In an interview to CNBC-TV18 Amit Patel, managing director, Sintex Industries said that the company's net debt will reduce by Rs 300 crore after its qualified institutional plan (QIP).
"With this new exercise, our balance sheet will look completely different in March. Our debt equity would improve from 1.3:1 to 0.8:1," he elaborated.
Below is the edited transcript of Patel’s interview with CNBC-TV18.
Q: Caould you take us through the details of the qualified institutional placements (QIP), is it true that you have raised Rs 175 crore and the average price was about Rs 65.9, what exactly is the cost of the money for you?
A: We have a repayment of about USD 293 million in March 2013. We have done is raised USD 32 million in way of QIP and raised USD 140 million in ways of step down convertible Foreign Currency Convertible Bonds (FCCB) bonds.
These two put together would give us about USD 170 million. Sintex already has about USD 130 million in cash on its books and that would take care of obligations in March.
Q: What does all this do to your debt and your equity? What is the cost at which you have raised the new money? Is it slightly more than or is it the same as the cost of the money that you will pay back?
A: Because of this new entire exercise, our balance sheet in March will look completely different and our net debt will go down by about Rs 300 crore. Our debt equity would improve from 1.3:1 to 0.8:1 and that would put our balance sheet in a very strong position.
Q: How is monolithic doing, there is also an expectation that overseas will look better and H2 as compared to H1, do you see that playing out in the next two quarters?
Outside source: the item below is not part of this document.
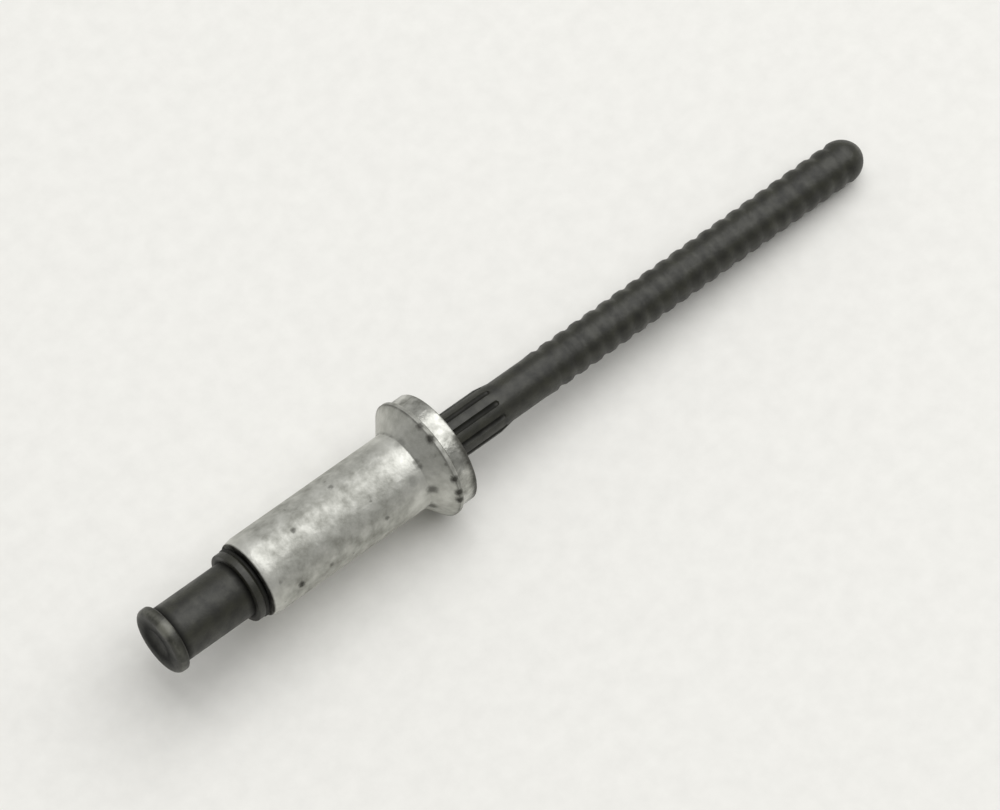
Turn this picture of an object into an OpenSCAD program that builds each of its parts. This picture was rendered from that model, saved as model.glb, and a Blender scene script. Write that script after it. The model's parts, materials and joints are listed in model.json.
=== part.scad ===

A: Our monolithic business is steady. Our goal has been to release our working capital which has been blocked. We want to make sure that the business itself is cash positive or cash neutral.
But monolithic only accounts for 20 percent of a total topline whereas 80 percent of our business mostly custom moulding business has been doing phenomenally well, even in Europe and in US. Looking at a strong push from pre-fab as well as custom moulding business, we expect large improvement or substantial improvement in the bottomline.
Q: There are governmental announcements that they are going to look at the big projects and have them pushed, there was some help given even to power sector through SEB loans, none of which have been revamped? On the ground, are you getting more demand for monolithic structures because that is connected to the real sector likewise in your pre-fab and plastic moulding, are you seeing consumer demand trough out and improve or are you continuing to see the situation as it was three-six months back?
A: Most of our monolithic business is state-driven and the positive noises are all coming from the central government. Monolithic business has not changed per se a lot but if things or the momentum continues, we think that within six months, things will be far different than what it is today.
Q: In the plastic moulding and the consumer related business?
A: For the pre-fab business we depend a lot on central government and we are seeing substantial improvement than last year.
Q: What about margins, margins were a bit disappointing in Q2 although rupee was slightly beneficial, how do you see that playing out in Q3-Q4?
A: Last year Q2 – the quarter that we are comparing has been extremely strong for Sintex. One would not see margin improvement coming in Q2 2012, but Q3 December end is looking very positive.